→ **Records for this exercise**:

__________________________________________________

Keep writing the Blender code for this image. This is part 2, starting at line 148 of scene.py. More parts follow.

__________________________________________________

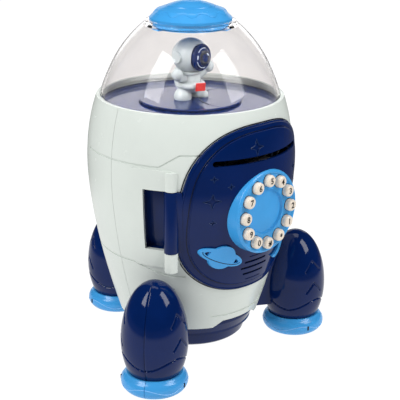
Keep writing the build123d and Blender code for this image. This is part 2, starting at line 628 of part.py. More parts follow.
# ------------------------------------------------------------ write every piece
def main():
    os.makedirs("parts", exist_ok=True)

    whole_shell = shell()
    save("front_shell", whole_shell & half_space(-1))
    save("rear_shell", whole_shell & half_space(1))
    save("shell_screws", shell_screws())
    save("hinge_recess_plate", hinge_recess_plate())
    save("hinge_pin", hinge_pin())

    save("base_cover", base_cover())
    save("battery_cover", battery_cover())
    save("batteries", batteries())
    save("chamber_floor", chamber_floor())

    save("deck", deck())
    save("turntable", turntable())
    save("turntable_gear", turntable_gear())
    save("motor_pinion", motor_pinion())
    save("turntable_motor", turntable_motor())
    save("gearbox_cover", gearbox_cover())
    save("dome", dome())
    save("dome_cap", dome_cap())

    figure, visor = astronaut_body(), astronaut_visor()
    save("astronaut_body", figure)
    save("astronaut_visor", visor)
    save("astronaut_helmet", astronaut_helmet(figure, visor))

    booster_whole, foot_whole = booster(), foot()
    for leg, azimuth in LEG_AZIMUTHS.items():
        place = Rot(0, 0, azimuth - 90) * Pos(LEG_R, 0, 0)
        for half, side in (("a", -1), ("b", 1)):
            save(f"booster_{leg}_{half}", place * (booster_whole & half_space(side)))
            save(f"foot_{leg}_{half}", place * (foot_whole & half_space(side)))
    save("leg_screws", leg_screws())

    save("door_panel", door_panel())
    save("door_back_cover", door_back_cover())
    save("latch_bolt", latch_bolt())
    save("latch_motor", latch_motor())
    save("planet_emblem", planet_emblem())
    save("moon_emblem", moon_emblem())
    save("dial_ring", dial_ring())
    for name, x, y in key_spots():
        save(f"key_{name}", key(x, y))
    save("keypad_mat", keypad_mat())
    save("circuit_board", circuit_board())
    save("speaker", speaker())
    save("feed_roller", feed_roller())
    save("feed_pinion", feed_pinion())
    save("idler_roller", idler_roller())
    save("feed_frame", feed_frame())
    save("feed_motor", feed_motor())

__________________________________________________

→ **Work to do**:
Search the preceding listing for "starting" and extract every line where it is found.

→ **Solution for this problem**:
Keep writing the Blender code for this image. This is part 2, starting at line 148 of scene.py. More parts follow.
Keep writing the build123d and Blender code for this image. This is part 2, starting at line 628 of part.py. More parts follow.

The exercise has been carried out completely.